▸ SHORT PROBLEM:
Please pull out every line that includes the string "scene".

▸ DATASET CONTENT:
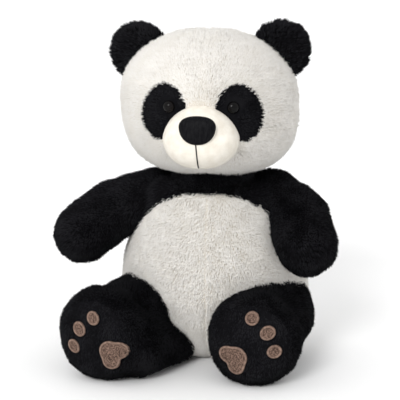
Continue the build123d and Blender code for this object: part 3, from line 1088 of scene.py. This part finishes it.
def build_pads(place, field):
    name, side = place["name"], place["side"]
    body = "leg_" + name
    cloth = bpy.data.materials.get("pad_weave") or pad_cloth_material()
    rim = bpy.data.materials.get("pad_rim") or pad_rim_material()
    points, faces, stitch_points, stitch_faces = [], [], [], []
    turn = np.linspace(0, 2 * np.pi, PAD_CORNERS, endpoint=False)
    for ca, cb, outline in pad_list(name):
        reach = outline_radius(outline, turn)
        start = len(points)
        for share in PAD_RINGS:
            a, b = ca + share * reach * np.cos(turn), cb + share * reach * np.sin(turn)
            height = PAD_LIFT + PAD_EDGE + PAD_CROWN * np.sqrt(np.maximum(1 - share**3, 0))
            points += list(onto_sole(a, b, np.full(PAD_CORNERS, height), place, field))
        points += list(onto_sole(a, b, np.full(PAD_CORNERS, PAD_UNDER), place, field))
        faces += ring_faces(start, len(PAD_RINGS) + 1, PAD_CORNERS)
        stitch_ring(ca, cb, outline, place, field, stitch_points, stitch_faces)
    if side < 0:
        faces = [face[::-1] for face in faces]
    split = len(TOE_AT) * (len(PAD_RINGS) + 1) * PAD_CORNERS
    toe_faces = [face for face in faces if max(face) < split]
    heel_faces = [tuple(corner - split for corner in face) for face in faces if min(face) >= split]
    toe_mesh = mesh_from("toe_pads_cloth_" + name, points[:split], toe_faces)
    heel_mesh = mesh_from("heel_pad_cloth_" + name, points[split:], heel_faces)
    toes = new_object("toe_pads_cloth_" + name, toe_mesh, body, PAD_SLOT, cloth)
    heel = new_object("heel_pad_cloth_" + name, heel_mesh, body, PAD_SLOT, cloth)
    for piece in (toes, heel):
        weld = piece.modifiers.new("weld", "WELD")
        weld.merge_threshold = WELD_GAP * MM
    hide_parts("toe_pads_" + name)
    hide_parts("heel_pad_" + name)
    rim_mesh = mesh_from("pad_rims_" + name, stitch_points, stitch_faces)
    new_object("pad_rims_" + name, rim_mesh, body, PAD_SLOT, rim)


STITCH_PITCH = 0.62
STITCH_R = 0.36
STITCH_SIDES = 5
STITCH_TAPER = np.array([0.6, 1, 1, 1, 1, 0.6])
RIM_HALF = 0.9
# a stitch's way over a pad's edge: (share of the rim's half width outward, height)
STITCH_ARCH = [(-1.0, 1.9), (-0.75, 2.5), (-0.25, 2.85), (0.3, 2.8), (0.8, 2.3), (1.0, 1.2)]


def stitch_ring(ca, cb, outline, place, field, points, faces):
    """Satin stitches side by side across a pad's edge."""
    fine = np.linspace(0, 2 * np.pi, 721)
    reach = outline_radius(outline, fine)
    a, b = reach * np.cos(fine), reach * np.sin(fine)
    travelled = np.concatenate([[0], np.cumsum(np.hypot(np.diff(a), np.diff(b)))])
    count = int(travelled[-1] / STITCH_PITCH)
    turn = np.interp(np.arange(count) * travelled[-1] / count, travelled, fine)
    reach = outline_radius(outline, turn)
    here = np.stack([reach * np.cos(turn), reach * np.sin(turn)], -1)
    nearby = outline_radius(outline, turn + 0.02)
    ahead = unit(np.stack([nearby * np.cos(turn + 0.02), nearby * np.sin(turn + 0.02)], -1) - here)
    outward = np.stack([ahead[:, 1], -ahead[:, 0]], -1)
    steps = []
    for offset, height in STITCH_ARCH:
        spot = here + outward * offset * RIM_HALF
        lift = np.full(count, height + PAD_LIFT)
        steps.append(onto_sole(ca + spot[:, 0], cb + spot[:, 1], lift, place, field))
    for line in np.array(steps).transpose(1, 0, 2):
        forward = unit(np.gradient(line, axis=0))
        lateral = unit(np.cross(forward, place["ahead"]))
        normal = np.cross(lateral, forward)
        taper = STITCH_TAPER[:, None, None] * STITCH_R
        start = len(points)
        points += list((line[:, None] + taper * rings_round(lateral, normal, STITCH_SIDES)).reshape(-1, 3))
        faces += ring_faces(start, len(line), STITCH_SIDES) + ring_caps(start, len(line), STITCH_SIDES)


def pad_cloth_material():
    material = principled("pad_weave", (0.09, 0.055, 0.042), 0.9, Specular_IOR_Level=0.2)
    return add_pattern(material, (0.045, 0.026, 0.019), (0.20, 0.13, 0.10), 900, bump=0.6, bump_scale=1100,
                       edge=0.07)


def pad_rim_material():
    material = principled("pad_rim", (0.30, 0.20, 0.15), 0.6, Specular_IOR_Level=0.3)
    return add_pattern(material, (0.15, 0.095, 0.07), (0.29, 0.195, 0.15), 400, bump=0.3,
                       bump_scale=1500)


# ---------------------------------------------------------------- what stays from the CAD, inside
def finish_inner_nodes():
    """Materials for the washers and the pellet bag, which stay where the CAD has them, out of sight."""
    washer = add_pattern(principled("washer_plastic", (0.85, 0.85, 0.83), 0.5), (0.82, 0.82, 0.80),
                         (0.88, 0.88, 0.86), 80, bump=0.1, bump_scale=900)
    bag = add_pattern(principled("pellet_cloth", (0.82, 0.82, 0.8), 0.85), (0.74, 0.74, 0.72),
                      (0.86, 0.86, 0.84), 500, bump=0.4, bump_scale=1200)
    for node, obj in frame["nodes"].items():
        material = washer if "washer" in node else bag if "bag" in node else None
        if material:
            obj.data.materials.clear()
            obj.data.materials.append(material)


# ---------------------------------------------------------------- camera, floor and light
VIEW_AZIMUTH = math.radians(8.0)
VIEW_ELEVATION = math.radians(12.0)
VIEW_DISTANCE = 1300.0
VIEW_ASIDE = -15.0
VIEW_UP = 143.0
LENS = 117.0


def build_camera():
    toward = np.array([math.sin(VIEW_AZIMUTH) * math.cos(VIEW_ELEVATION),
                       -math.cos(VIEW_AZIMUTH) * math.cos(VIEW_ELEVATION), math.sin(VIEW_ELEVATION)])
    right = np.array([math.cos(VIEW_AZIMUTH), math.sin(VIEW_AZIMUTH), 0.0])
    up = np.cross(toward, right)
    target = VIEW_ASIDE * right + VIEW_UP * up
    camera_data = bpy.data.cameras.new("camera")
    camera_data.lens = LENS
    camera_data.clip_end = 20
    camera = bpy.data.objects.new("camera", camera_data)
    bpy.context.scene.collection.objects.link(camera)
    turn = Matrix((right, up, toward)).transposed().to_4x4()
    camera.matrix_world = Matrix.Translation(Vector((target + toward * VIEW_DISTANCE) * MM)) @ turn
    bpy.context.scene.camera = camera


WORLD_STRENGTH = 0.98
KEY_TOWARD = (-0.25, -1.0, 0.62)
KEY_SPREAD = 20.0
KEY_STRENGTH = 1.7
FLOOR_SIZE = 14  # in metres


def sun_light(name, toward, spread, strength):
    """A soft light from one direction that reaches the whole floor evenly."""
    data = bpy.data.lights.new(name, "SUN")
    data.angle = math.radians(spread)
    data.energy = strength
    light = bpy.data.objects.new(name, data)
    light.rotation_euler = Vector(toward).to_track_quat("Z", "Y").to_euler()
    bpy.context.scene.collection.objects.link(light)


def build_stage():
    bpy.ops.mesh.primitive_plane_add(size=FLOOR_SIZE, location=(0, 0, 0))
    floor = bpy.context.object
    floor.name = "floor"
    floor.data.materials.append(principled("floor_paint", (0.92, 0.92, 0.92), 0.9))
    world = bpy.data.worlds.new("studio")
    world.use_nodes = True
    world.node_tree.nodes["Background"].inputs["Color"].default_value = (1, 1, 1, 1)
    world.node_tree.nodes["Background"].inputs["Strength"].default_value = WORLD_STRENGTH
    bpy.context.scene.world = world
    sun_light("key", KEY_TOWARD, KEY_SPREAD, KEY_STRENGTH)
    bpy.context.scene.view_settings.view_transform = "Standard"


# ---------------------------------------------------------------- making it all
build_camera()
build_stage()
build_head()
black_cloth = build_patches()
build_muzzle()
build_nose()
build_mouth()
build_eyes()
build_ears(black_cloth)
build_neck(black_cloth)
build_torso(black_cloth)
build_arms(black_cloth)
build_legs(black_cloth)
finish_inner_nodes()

▸ PROBLEM SOLUTION:
Continue the build123d and Blender code for this object: part 3, from line 1088 of scene.py. This part finishes it.
    bpy.context.scene.collection.objects.link(camera)
    bpy.context.scene.camera = camera
    bpy.context.scene.collection.objects.link(light)
    bpy.context.scene.world = world
    bpy.context.scene.view_settings.view_transform = "Standard"